> **Problem requirements**:
Reproduce, please, only the lines from the first line below to the line containing "contact's flat face.", inclusive.

> **Available data**:
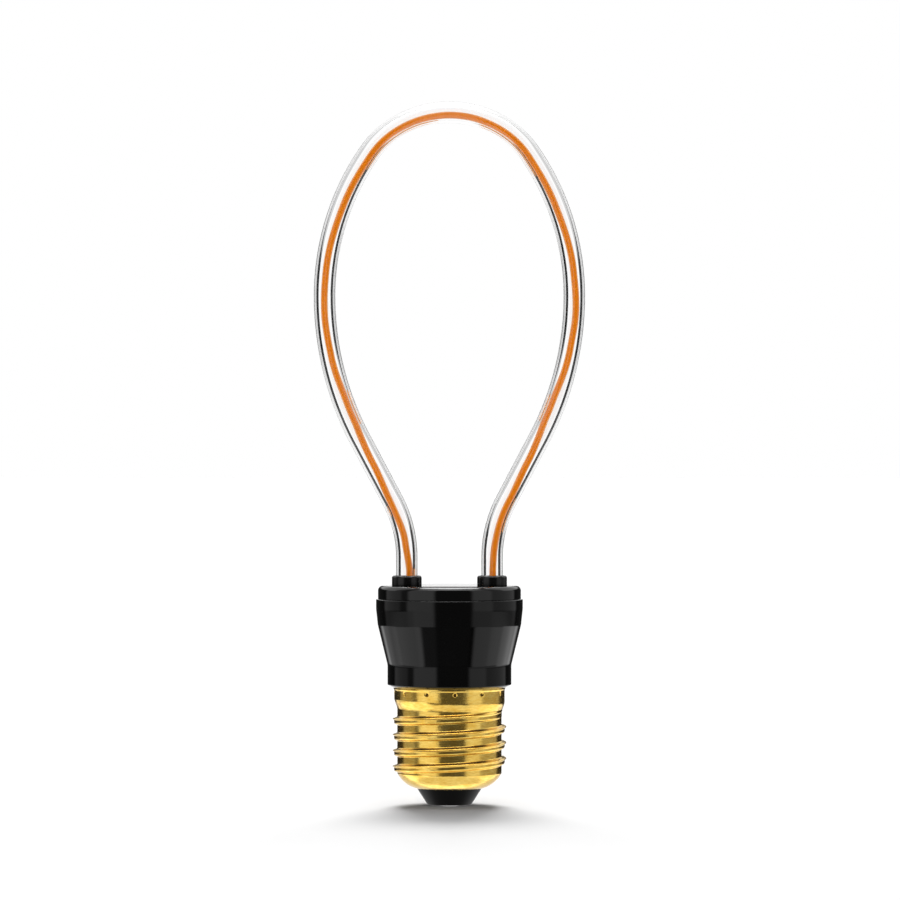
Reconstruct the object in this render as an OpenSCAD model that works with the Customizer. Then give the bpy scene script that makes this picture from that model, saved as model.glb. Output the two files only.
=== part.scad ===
// LED loop bulb with an E27 screw cap, as the separate pieces that it is assembled from.
// +Z points from the cap to the loop, and the loop stands in the XZ plane.
// The origin is the middle of the centre contact's flat face.

/* [Screw shell] */
// Diameter over the thread's crests
thread_crest_d = 26.2; // [25.9:0.05:26.4]
// Diameter at the thread's roots
thread_root_d = 24.0; // [23.6:0.05:24.3]
// Rise of the thread in one turn
thread_pitch = 3.629; // [3.4:0.01:3.8]
// Turns of thread from its foot to the plain band
thread_turns = 4.4; // [3.6:0.1:4.6]
// Direction in which the thread starts, in degrees from +X
thread_start_angle = 202.5; // [180:0.5:220]
// Diameter of the plain band above the thread
band_d = 25.4; // [25:0.05:25.8]
// Height of the plain band
band_h = 3.75; // [3.4:0.05:5]
// Thickness of the brass sheet
shell_sheet = 0.3; // [0.2:0.05:0.4]
// Diameter of the hole in the shell's bottom
lip_d = 15.2; // [14:0.1:16.5]
// Height of the shell's domed bottom
dome_h = 3.5; // [3:0.1:4.5]
// Radius of the domed bottom's curve
dome_curve_r = 6.5; // [5.5:0.1:9]
// Number of punch marks that stake the shell to the neck
stake_count = 12; // [6, 9, 12]
// Width of a punch mark
stake_w = 1.3; // [1:0.05:1.5]
// Depth of a punch mark
stake_depth = 0.55; // [0.3:0.05:0.6]
// Distance from the shell's top edge down to the punch marks
stake_drop = 1.6; // [1.2:0.05:2]

/* [Centre contact and insulator] */
// Height of the shell's bottom lip above the contact's face
lip_z = 4.0; // [3.5:0.1:4.5]
// Diameter of the insulator's lower end
insulator_end_d = 10.2; // [10:0.1:12]
// Height by which the contact stands out of the insulator
contact_stand = 0.3; // [0.2:0.05:0.5]
// Diameter of the contact's disc
contact_d = 9.0; // [7:0.1:9.2]
// Diameter of the flat on the contact's face
contact_flat_d = 4.4; // [3:0.1:6]
// Thickness of the contact's disc
contact_t = 0.5; // [0.4:0.05:0.8]
// Diameter of the hollow rivet through the insulator
rivet_d = 2.2; // [1.8:0.1:3]

/* [Housing] */
// Diameter of the housing's rim
rim_d = 33.8; // [33:0.1:36]
// Diameter where the rim meets the cone
shoulder_d = 33.0; // [32:0.1:33.4]
// Diameter of the straight waist above the cap
waist_d = 28.5; // [28:0.1:31]
// Height of the rim
rim_h = 5.9; // [5:0.1:8]
// Height of the cone
cone_h = 9.2; // [7:0.1:13]
// Height of the waist
waist_h = 5.1; // [4:0.1:8]
// Height of the chamfer under the waist
foot_chamfer_h = 0.6; // [0.3:0.05:1]
// Width of the chamfer under the waist
foot_chamfer_w = 1.05; // [0.6:0.05:1.2]
// Wall thickness of the housing
housing_wall = 1.6; // [1.2:0.05:1.8]
// Wall thickness of the neck inside the shell
neck_wall = 1.2; // [1:0.05:1.4]

/* [Top cover] */
// Diameter of the cover
cover_d = 32.9; // [32:0.1:33]
// Height of the cover above the housing's rim
cover_h = 3.1; // [2.6:0.1:4]
// Radius of the cover's upper edge
cover_edge_r = 1.1; // [0.5:0.1:1.5]
// Thickness of the cover's plate
cover_plate_t = 1.6; // [1.4:0.1:2]
// Depth of the cover's spigot inside the rim
spigot_h = 2.8; // [2.4:0.1:3.4]
// Wall thickness of the spigot
spigot_wall = 1.2; // [1:0.05:1.4]
// Depth of the sockets that hold the tube, below the cover's top face
socket_depth = 5.9; // [5:0.1:6.5]

/* [Collars] */
// Outer diameter of a collar
collar_d = 6.85; // [6.4:0.05:7.4]
// Height of a collar above the cover
collar_h = 2.3; // [1.5:0.1:3]
// Radius of a collar's upper edge
collar_edge_r = 0.5; // [0.2:0.05:0.6]

/* [Light tube] */
// Outer diameter of the clear tube
tube_d = 5.0; // [4.8:0.05:5.2]
// Wall thickness of the clear tube
tube_wall = 0.9; // [0.7:0.05:1]
// Distance between the centres of the two legs
leg_spacing = 19.6; // [18:0.1:20]
// Straight stretch of each leg above the cover
leg_straight = 6.5; // [3:0.1:12]
// Greatest width over the loop
loop_w = 62.4; // [56:0.1:70]
// Lean of the slanted stretches, in degrees from upright
loop_lean = 27.9; // [24:0.1:32]
// Bend radius where the legs turn outward
leg_bend_r = 27.8; // [20:0.1:30]
// Bend radius from the slant back to upright
belly_bend_r = 70.4; // [60:0.1:76]
// Bend radius above the widest place
shoulder_bend_r = 57.9; // [50:0.1:66]
// Turn of that bend in degrees
shoulder_turn = 34.6; // [30:0.1:38]
// Bend radius beside the crown
crown_side_r = 20.0; // [16:0.1:24]
// Turn of that bend in degrees
crown_side_turn = 20.9; // [15:0.1:24]

/* [Filament] */
// Width of the filament in the loop's plane
filament_w = 1.5; // [1.2:0.05:1.7]
// Thickness of the filament across the loop's plane
filament_t = 1.7; // [1.4:0.05:1.8]
// Radius of the filament's rounded edges
filament_edge_r = 0.5; // [0.3:0.05:0.55]
// Distance from the tube's end to the filament's end
filament_recess = 3.2; // [3:0.1:5]
// Width of the flat pin on each end of the filament
terminal_w = 1.0; // [0.8:0.05:1.2]
// Thickness of the flat pin
terminal_t = 0.25; // [0.2:0.01:0.3]

/* [Driver] */
// Thickness of the circuit board
board_t = 1.2; // [1:0.1:1.6]
// Diameter of the electrolytic capacitor
electrolytic_d = 8.0; // [6:0.1:8.4]
// Length of the electrolytic capacitor
electrolytic_h = 12.0; // [10:0.1:13]
// Diameter of the inductor's drum core
inductor_d = 7.8; // [6:0.1:8]
// Height of the inductor's drum core above the board
inductor_h = 7.0; // [5:0.1:7.4]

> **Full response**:
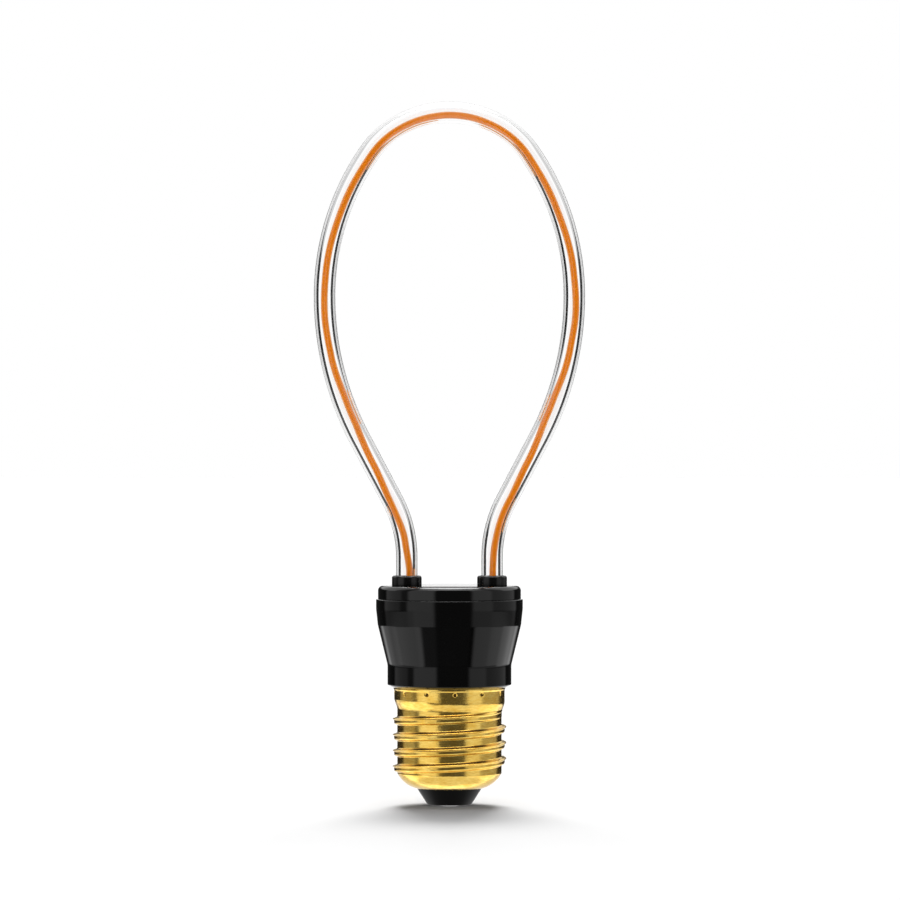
Reconstruct the object in this render as an OpenSCAD model that works with the Customizer. Then give the bpy scene script that makes this picture from that model, saved as model.glb. Output the two files only.
=== part.scad ===
// LED loop bulb with an E27 screw cap, as the separate pieces that it is assembled from.
// +Z points from the cap to the loop, and the loop stands in the XZ plane.
// The origin is the middle of the centre contact's flat face.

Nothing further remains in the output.